Required work:
Tally the lines that contain the string "rigid" and give the number by itself.

[Object data in JSON]
-------

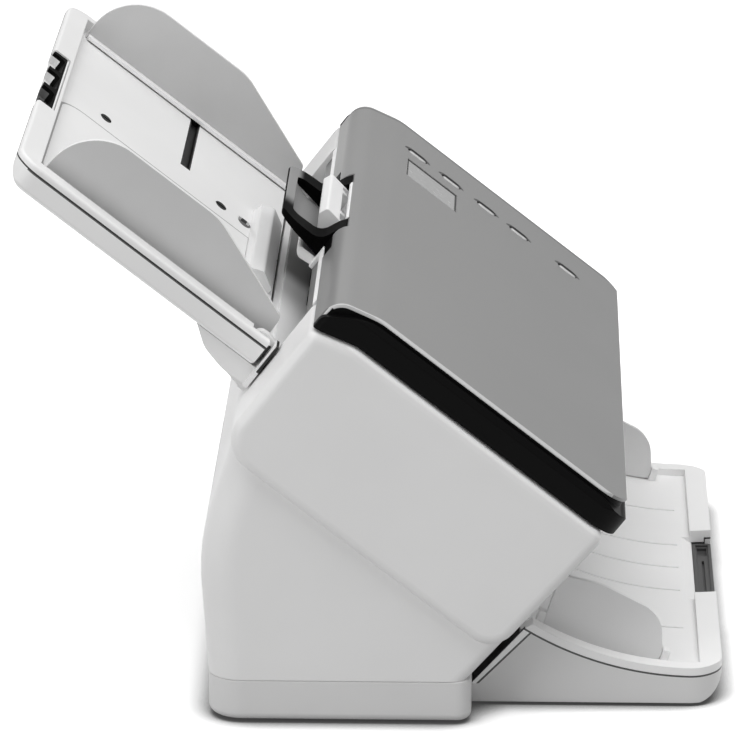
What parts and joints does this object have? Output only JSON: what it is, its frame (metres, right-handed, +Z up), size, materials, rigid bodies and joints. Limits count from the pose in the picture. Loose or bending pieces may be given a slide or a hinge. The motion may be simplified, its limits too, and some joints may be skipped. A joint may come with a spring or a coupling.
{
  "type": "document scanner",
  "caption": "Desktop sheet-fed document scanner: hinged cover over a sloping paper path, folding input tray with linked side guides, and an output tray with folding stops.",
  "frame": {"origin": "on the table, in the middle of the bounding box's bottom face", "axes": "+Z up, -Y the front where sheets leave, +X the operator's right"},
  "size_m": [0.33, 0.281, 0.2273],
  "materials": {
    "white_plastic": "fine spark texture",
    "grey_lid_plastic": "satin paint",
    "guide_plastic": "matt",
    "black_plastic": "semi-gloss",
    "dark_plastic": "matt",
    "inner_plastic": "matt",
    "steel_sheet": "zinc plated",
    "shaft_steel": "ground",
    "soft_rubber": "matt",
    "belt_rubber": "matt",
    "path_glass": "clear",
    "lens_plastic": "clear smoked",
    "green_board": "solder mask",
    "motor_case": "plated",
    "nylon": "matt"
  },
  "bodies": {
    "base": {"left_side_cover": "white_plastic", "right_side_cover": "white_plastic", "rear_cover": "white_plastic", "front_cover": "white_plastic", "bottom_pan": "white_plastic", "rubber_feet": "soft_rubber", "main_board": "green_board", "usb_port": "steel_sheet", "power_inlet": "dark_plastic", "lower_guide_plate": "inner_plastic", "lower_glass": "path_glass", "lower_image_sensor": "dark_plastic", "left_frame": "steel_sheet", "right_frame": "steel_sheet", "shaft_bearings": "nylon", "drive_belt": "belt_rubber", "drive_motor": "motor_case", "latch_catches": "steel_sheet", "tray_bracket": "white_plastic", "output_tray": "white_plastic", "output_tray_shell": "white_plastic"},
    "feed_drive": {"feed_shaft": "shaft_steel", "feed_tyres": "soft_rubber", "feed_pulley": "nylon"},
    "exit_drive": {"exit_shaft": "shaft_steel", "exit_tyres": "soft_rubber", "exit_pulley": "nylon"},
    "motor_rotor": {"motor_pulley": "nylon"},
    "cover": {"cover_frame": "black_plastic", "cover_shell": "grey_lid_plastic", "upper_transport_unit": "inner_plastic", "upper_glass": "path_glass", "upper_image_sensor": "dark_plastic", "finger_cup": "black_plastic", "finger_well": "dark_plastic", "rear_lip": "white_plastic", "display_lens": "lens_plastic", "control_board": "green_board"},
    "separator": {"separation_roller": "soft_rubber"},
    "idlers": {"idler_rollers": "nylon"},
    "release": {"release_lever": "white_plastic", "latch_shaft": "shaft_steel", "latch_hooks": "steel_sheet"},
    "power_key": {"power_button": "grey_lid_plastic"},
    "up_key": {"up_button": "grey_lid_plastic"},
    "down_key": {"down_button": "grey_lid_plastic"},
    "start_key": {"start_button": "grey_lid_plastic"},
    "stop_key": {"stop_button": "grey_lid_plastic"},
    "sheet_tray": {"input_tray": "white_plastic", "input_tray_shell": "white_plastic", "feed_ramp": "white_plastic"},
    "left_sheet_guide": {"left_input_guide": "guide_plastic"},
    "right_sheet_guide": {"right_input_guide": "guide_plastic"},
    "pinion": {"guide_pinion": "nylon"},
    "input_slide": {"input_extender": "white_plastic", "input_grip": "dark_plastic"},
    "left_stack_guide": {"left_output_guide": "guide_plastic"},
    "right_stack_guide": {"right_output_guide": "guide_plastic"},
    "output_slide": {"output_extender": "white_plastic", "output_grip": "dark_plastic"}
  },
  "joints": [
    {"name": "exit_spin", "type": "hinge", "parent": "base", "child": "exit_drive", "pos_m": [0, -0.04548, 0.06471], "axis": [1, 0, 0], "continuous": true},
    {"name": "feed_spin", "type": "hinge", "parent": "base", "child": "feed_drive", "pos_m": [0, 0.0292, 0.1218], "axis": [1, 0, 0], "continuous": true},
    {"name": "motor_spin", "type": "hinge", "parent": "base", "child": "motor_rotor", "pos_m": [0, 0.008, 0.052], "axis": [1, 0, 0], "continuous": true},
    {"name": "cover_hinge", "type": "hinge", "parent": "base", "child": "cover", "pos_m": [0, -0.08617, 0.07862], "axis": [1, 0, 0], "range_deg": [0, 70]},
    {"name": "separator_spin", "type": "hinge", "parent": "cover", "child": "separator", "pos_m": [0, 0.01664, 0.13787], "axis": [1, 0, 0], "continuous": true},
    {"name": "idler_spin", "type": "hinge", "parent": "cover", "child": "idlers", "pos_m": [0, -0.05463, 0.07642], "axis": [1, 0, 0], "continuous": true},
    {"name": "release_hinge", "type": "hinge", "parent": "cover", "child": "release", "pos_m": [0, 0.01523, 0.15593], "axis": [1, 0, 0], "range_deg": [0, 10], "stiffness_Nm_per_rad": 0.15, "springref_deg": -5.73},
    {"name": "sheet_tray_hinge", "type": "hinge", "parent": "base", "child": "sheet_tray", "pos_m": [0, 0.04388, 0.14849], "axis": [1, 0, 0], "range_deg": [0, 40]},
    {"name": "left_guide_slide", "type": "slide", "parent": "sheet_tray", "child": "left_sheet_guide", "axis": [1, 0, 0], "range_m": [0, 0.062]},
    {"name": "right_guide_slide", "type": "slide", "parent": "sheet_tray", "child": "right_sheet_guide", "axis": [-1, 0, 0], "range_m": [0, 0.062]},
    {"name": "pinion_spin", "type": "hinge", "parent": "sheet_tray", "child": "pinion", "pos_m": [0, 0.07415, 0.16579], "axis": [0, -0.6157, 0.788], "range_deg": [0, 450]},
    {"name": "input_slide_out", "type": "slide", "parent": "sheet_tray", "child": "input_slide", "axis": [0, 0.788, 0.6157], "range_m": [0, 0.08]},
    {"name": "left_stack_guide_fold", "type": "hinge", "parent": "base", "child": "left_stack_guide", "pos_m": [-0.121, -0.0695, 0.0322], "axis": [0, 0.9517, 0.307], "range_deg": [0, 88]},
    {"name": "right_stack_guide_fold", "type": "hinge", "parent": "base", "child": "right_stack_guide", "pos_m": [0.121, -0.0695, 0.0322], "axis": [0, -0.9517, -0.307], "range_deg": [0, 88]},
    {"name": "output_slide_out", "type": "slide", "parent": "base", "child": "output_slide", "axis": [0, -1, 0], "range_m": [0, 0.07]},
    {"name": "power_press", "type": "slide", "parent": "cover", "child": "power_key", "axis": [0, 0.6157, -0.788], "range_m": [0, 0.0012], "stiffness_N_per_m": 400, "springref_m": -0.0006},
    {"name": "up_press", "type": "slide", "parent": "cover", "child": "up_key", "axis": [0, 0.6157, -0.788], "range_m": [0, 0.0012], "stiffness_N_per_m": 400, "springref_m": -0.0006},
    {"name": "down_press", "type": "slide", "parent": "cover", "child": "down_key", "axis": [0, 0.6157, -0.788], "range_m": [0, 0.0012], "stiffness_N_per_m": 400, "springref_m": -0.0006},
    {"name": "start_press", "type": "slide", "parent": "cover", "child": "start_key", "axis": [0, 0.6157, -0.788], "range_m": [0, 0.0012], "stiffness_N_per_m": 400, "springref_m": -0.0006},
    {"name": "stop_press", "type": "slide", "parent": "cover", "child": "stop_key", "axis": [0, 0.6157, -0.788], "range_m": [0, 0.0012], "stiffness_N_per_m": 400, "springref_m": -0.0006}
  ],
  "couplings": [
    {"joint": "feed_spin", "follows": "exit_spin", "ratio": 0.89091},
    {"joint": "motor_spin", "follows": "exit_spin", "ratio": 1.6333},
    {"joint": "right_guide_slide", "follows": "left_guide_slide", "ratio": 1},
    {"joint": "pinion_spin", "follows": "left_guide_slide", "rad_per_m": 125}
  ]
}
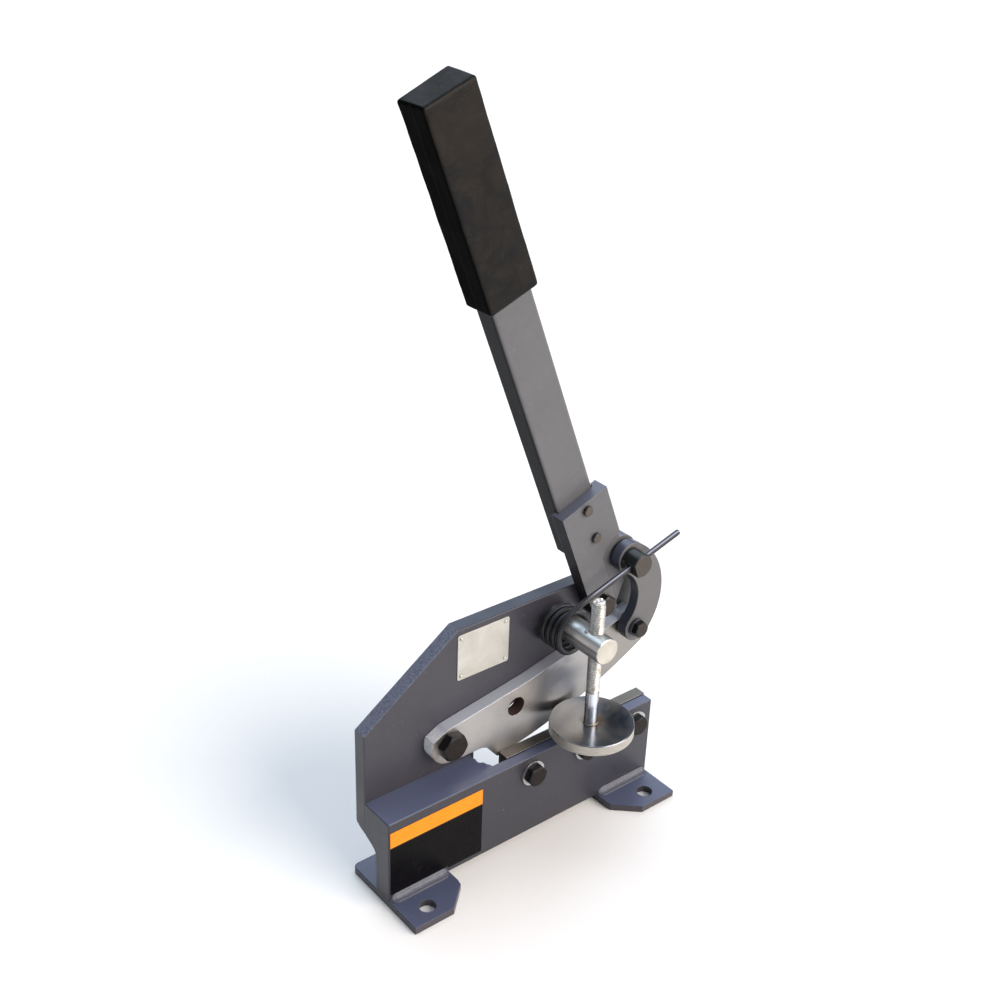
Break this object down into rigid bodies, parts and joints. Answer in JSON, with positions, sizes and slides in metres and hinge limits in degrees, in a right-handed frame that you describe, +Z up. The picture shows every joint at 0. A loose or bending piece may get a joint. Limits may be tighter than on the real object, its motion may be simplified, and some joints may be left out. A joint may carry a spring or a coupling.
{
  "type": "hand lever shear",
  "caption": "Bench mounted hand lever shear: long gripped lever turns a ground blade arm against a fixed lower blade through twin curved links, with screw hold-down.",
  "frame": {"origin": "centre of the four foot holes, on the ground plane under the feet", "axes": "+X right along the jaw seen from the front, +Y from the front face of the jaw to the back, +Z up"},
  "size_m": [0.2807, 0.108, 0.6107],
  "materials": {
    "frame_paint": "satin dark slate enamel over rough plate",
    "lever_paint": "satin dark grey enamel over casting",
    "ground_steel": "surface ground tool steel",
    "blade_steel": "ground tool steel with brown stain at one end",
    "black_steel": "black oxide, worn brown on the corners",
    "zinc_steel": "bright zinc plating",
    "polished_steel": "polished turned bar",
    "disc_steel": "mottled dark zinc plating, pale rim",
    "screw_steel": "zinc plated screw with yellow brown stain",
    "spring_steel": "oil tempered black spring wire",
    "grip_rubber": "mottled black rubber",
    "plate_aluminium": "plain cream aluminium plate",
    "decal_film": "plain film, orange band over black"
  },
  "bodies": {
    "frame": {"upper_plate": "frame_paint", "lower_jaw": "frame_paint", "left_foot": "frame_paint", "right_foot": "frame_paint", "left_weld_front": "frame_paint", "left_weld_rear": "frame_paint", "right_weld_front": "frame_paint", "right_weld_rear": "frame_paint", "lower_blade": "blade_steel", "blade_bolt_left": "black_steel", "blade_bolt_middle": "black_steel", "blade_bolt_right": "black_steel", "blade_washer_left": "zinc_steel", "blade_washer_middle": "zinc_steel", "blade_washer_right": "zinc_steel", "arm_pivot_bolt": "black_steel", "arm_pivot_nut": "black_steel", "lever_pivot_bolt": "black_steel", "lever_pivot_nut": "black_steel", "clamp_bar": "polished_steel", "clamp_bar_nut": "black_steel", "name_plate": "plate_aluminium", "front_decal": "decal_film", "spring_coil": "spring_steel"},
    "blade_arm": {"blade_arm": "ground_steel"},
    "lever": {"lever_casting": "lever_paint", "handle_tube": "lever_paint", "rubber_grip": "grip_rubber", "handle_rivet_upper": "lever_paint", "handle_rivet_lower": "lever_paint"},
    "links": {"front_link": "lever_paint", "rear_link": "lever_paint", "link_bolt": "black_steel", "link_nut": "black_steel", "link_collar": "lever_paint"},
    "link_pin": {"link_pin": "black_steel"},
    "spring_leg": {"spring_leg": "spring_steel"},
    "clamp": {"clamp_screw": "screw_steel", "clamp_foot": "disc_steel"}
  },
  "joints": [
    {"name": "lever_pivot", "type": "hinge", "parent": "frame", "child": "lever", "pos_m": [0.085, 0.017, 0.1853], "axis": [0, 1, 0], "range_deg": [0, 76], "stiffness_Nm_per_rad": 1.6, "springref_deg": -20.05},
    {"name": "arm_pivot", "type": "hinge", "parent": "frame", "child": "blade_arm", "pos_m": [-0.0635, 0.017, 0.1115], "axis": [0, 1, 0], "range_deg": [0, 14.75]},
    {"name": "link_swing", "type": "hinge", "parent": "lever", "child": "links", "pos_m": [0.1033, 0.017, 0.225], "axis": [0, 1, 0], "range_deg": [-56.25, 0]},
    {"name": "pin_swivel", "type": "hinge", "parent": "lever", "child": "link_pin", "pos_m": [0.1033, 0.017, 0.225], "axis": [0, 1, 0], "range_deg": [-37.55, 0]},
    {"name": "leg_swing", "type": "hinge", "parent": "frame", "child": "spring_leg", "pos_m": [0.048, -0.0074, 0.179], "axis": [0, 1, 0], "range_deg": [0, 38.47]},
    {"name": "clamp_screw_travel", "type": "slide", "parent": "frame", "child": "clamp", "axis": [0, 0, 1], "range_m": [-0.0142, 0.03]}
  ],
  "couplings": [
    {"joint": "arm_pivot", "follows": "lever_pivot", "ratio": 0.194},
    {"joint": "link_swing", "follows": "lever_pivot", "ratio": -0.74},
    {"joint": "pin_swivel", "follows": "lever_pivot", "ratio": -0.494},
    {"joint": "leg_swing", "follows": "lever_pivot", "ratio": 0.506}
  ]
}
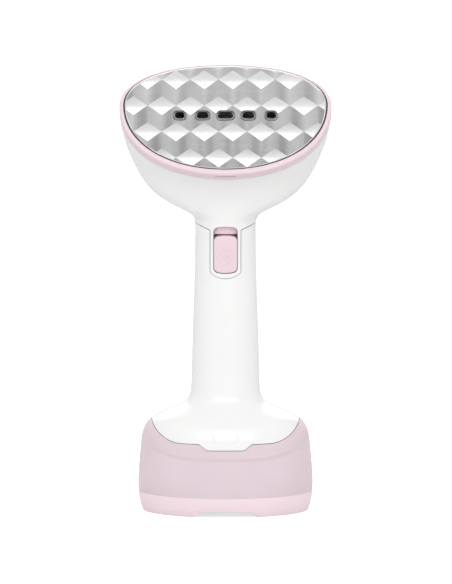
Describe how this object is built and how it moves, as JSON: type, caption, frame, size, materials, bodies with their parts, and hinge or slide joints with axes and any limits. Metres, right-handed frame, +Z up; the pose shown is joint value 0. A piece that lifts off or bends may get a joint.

-------

Response to the task:
2